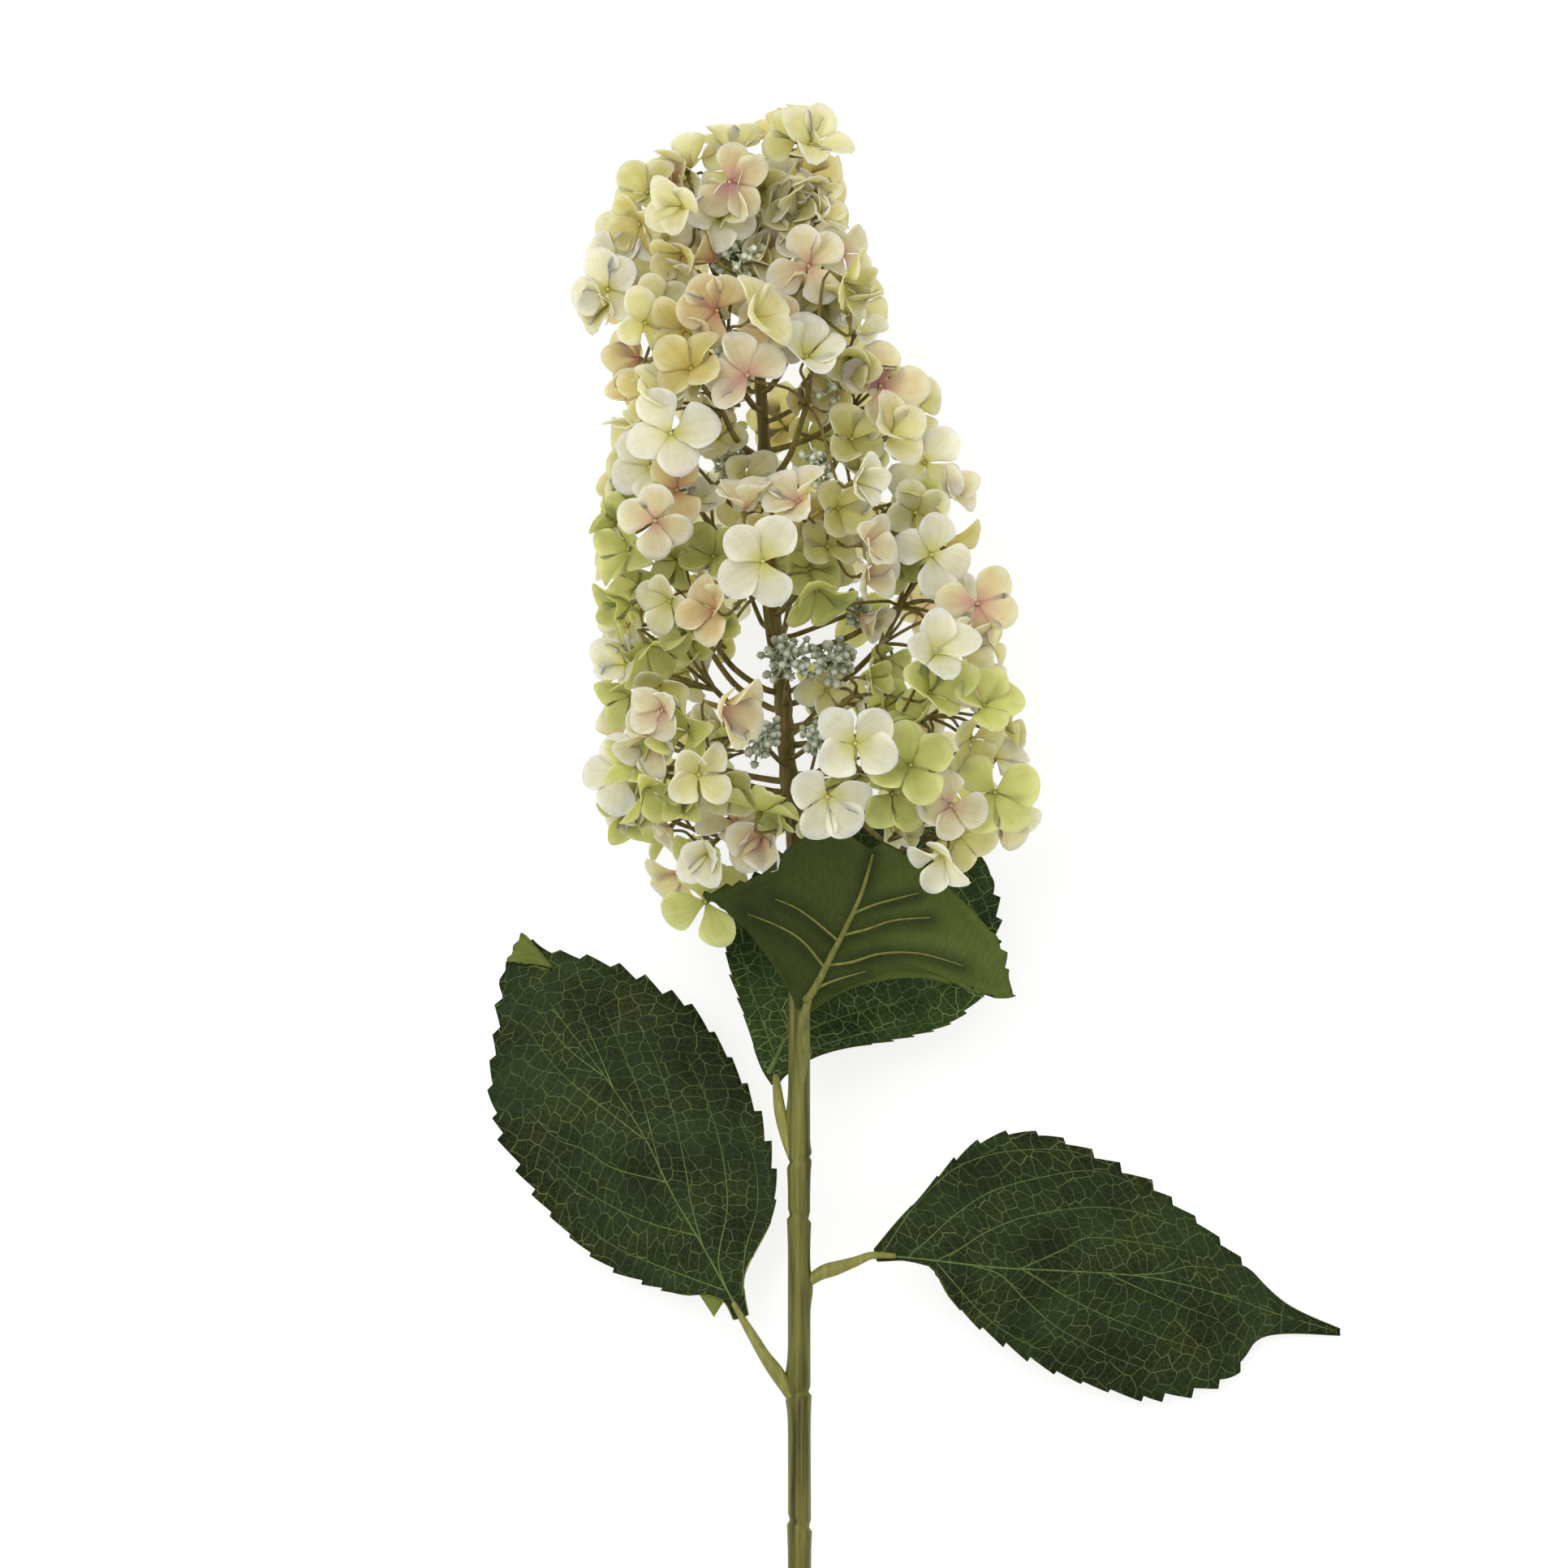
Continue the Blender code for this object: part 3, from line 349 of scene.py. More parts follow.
floor_acrylic, shader = new_material(
    "matt opal acrylic tabletop", Roughness=0.9, Specular_IOR_Level=0.0,
    Emission_Color=(1.0, 1.0, 0.995, 1.0), Emission_Strength=FLOOR_GLOW)
place = add_node(floor_acrylic, "TexCoord").outputs["Object"]
speckle = add_node(floor_acrylic, "TexNoise", {"Vector": place, "Scale": 1 / SPECKLE_SIZE, "Detail": 3.0})
opal = add_node(floor_acrylic, "Mix", {
    0: speckle.outputs["Fac"], 6: colour("#a0a0a0"), 7: colour("#a4a4a4")}, data_type="RGBA")
connect(floor_acrylic, opal.outputs[2], shader.inputs["Base Color"])

bm = bmesh.new()
bmesh.ops.create_grid(bm, x_segments=1, y_segments=1, size=FLOOR_REACH)
floor_mesh = bpy.data.meshes.new("floor")
bm.to_mesh(floor_mesh)
bm.free()
floor_mesh.materials.append(floor_acrylic)
floor = bpy.data.objects.new("floor", floor_mesh)
scene.collection.objects.link(floor)

world = bpy.data.worlds.new("studio")
world.use_nodes = True
surround = world.node_tree.nodes["Background"].inputs
surround["Color"].default_value = (1.0, 1.0, 1.0, 1.0)
surround["Strength"].default_value = SURROUND
scene.world = world
scene.view_settings.view_transform = "Standard"


def add_lamp(name, place, size, power):
    """A square lamp, placed in metres and aimed at the flower, with its power in watts."""
    lamp = bpy.data.lights.new(name, "AREA")
    lamp.size = size
    lamp.energy = power
    holder = bpy.data.objects.new(name, lamp)
    holder.location = place
    holder.rotation_euler = (-Vector(place)).to_track_quat("-Z", "Y").to_euler()
    scene.collection.objects.link(holder)


add_lamp("key", (-0.8, 0.6, 2.1), 1.5, 24.5)
add_lamp("fill", (1.2, -0.5, 2.0), 1.4, 7.0)

# %% [markdown]
# ## Curves, tubes and finished pieces
# Three helpers make the rest short: a smooth curve through a few points, tubes along such curves,
# and a function that puts a finished mesh into the room, says which solid it stands for and
# which finish it takes. Tubes come from Blender's own curve bevel, which also closes their ends.

# %% Curves and tubes
TUBE_MERGE = 1e-4


def on_curve(points, t):
    """Point at share t of the length of a smooth curve through the given points."""
    points = [Vector(p) for p in points]
    lengths = [(b - a).length for a, b in zip(points, points[1:])]
    distance = t * sum(lengths)
    index = 0
    while index < len(lengths) - 1 and distance > lengths[index]:
        distance -= lengths[index]
        index += 1
    here, there = points[index], points[index + 1]
    slope_here = (there - points[max(index - 1, 0)]) * 0.5
    slope_there = (points[min(index + 2, len(points) - 1)] - here) * 0.5
    s = distance / lengths[index]
    return (here * (2 * s**3 - 3 * s**2 + 1) + slope_here * (s**3 - 2 * s**2 + s)
            + there * (3 * s**2 - 2 * s**3) + slope_there * (s**3 - s**2))


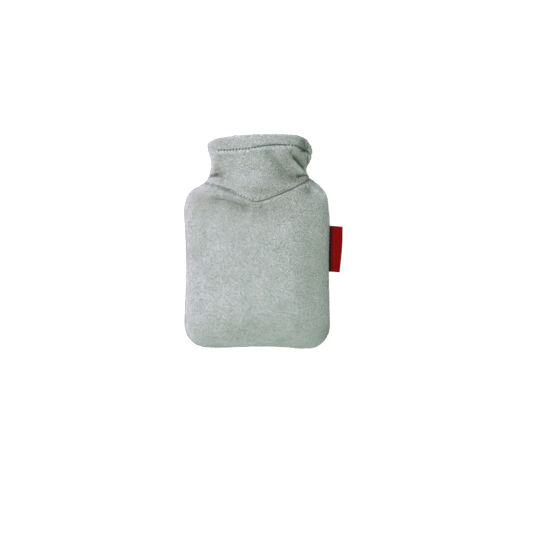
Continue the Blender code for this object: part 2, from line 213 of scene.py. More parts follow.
------------------------------------
WRITTEN INSTRUCTION:
Extract, please, the lines from the start of the entries above through the one with "scene.collection.objects.link(floor)", both included, reproducing each exactly and adding nothing.

COMPLETE OUTPUT:
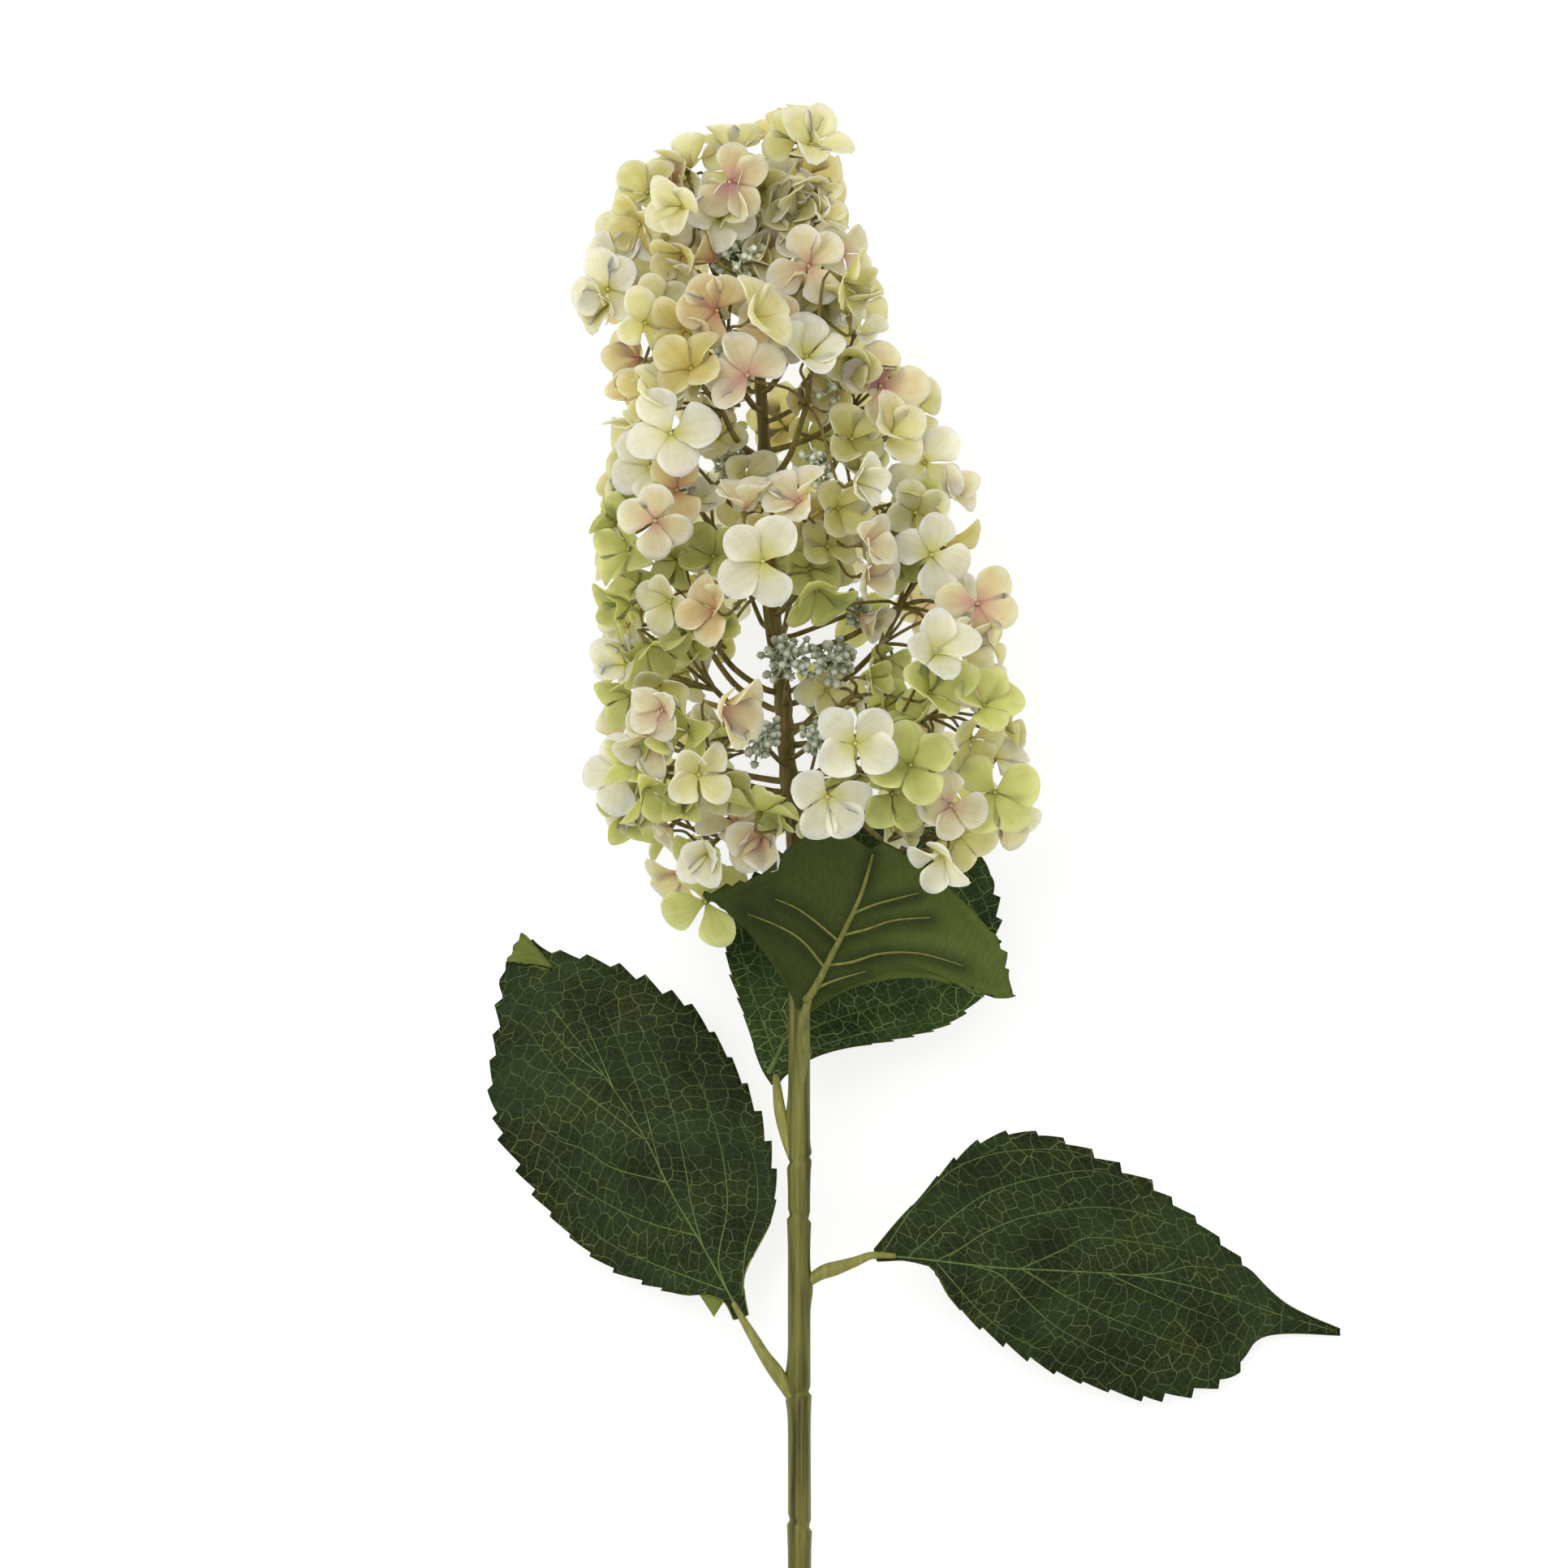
Continue the Blender code for this object: part 3, from line 349 of scene.py. More parts follow.
floor_acrylic, shader = new_material(
    "matt opal acrylic tabletop", Roughness=0.9, Specular_IOR_Level=0.0,
    Emission_Color=(1.0, 1.0, 0.995, 1.0), Emission_Strength=FLOOR_GLOW)
place = add_node(floor_acrylic, "TexCoord").outputs["Object"]
speckle = add_node(floor_acrylic, "TexNoise", {"Vector": place, "Scale": 1 / SPECKLE_SIZE, "Detail": 3.0})
opal = add_node(floor_acrylic, "Mix", {
    0: speckle.outputs["Fac"], 6: colour("#a0a0a0"), 7: colour("#a4a4a4")}, data_type="RGBA")
connect(floor_acrylic, opal.outputs[2], shader.inputs["Base Color"])

bm = bmesh.new()
bmesh.ops.create_grid(bm, x_segments=1, y_segments=1, size=FLOOR_REACH)
floor_mesh = bpy.data.meshes.new("floor")
bm.to_mesh(floor_mesh)
bm.free()
floor_mesh.materials.append(floor_acrylic)
floor = bpy.data.objects.new("floor", floor_mesh)
scene.collection.objects.link(floor)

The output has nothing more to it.